My point here is that switching off nuclear is premature for now. It’s a very clean source of energy once you look at the per kWh numbers and nuclear waste management solutions are actually extremely safe. (The videos where they test the containers by smashing actual trains into them are kinda fun – and those tests are done with liquid water, which is far more susceptible to leaking than solid ceramics.) Of course, if we reach a point where wind, solar, and hydro can fully replace fossils and start eating into nuclear’s share then that’s gonna be a very different conversation, and I’m fully with renewables in that situation, but we should always keep the alternatives in mind when we shut something off.
That’s why we’re not just shutting down coal plants altogether, because there’s just nothing to replace them. Although an energy policy where you just flat out ban renewables fossils and tell the market that that’s the supply, now go figure it out would certainly be interesting. Very expensive and terrible for the economy, but interesting nonetheless. (Definitely the based kind of chaos if you ask me.)
edit: okay, that was a weird word to accidentally replace, lol
There are more problems with nuclear energy, though.
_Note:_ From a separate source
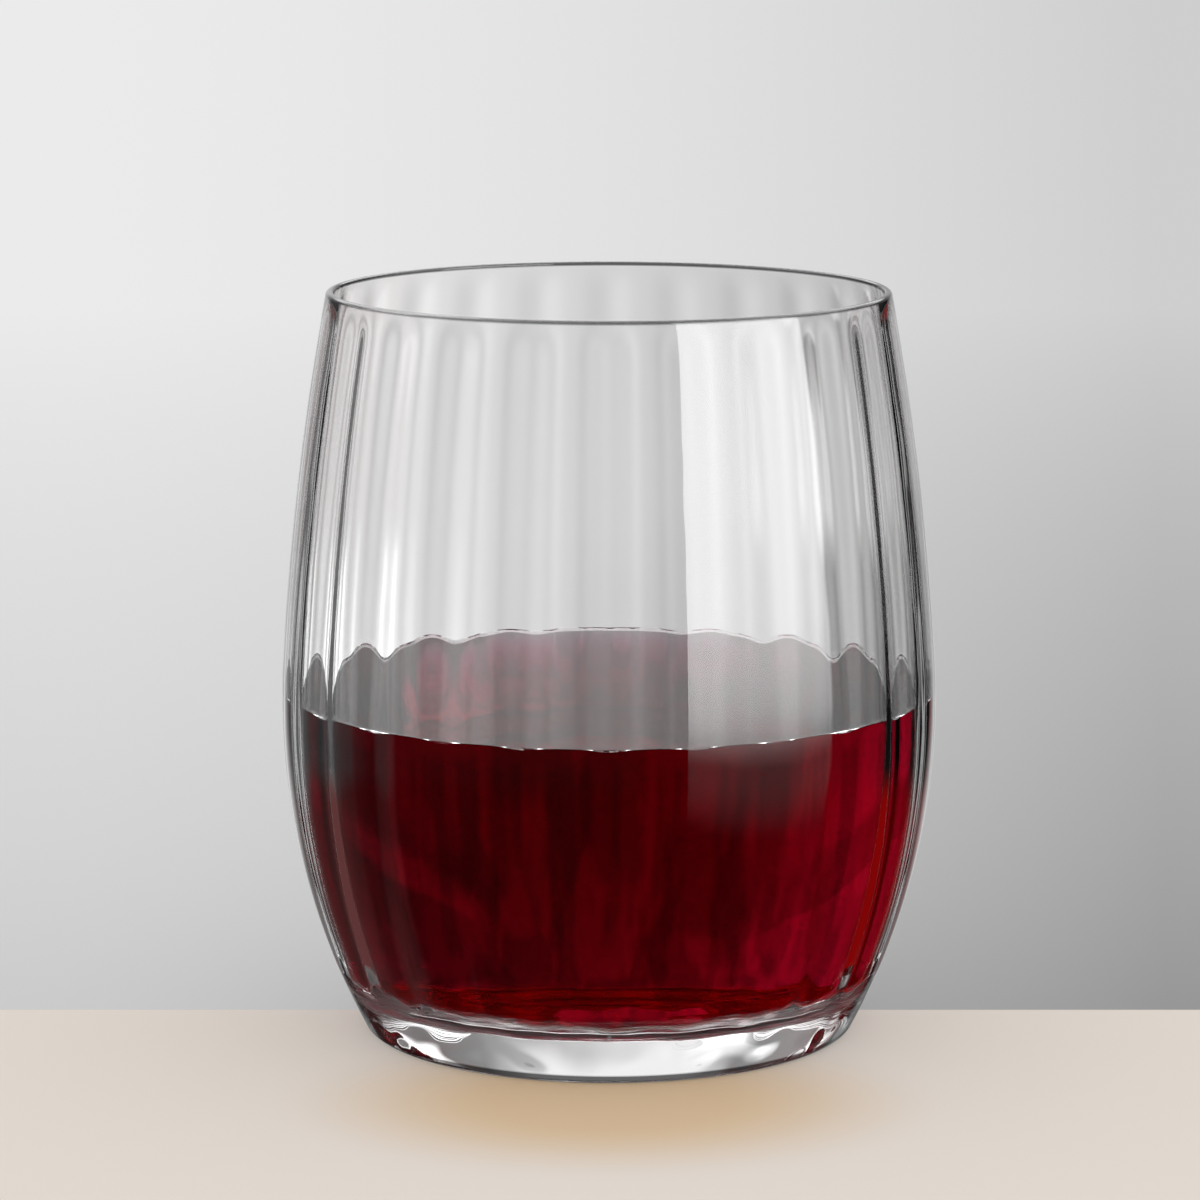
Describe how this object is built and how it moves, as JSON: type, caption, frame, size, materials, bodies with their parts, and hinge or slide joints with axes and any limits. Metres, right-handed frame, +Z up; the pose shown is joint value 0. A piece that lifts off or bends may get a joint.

The biggest being that we burden future generations for literally thousands of years with a growing amount of waste. I am not sure why this is always missing from the discussions of people who are pro nuclear power.
It is making the same mistake again as we did before: creating a problem for future generations to solve. And in this case the problem is dire and, because of the immensely long timespan, we have no way to reliably plan ahead for so long.